How do I find group rides in CT

I see a few listings on my LBS's site and know of a few others, but is there a good site out there that has a big listing for everyone?


----------



## tommyrhodes (Aug 19, 2009)

The narragansett bay wheelmen are doing a ride next sunday in westerly rhode island. which is practically in your state. They do a lot of riding in that area and a few that even cross the border....... If your not far from the state line it's worth the drive. they're a great organization and consistently put on great rides at a different locations every sunday. check out there site www.nbwclub.org


----------



## JCavilia (Sep 12, 2005)

Club websites. Here's USA cycling's list of ct clubs. Click details to get links to club sites
http://www.usacycling.org/clubs/index.php?state=CT


----------



## botto (Jul 22, 2005)

captain-ahab said:


> How do I find group rides in CT
> 
> I see a few listings on my LBS's site and know of a few others, but is there a good site out there that has a big listing for everyone?

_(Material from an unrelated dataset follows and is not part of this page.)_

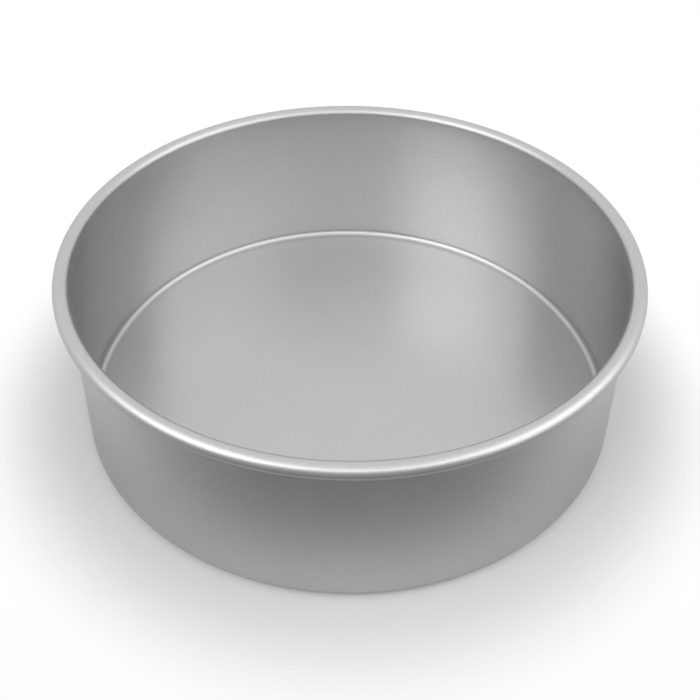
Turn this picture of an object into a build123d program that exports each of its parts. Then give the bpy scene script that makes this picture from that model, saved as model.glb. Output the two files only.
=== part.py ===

it would help if you said where in CT.


----------



## SteelerHoo (Jul 12, 2006)

I'm also looking for a group ride for the weekend of 4/24 - 4/25. I'll be staying in East Granby, looking for rides in the Greater Hartford or Springfield area.

Thanks


----------



## Tachymetres (Apr 18, 2004)

*These guys are pretty active and near you...*

http://www.easternbloc.net/forms/forum.asp?FORUM_ID=6

http://www.easternbloc.net/forms/events.asp


----------



## AndyP. (Mar 25, 2006)

http://www.cyclonautmultisport.com/content/categories/1/workouts/


----------



## JSWhaler (Nov 25, 2009)

Look at Benidorm bikes website. They typically have group rides on weeekends and the pace will vary, depending on the group.


----------



## bikeman68 (Feb 10, 2009)

Captain
where are you in CT?
Im in Stratford, next to the breathtaking landscape of Bridgeport


----------



## pferreira (Nov 11, 2009)

Take a look at www.ctcyclingclub.com


----------



## bikeman68 (Feb 10, 2009)

*training rides,rd rides for fun*

hey guys, thanks
i see the clubs in the heart of CT cycling, the MIddlebury, Meriden and Greater Htfd area which is out of my way.Im in the area of Bridgeport, about 65 mi north along I-95 from Manhattan.
im starting my own group with a friend if anybodys interested, and in the 10 mi radius of Stratford CT, it will involve the choppy, steep hills of the valley, rolling hills of fairfield county as well as the CT shorline from westport to new Haven harbour.
Im a 42 year old Master rider, probably not a fit for Cat 2 or 3 riders getting ready for road races.


----------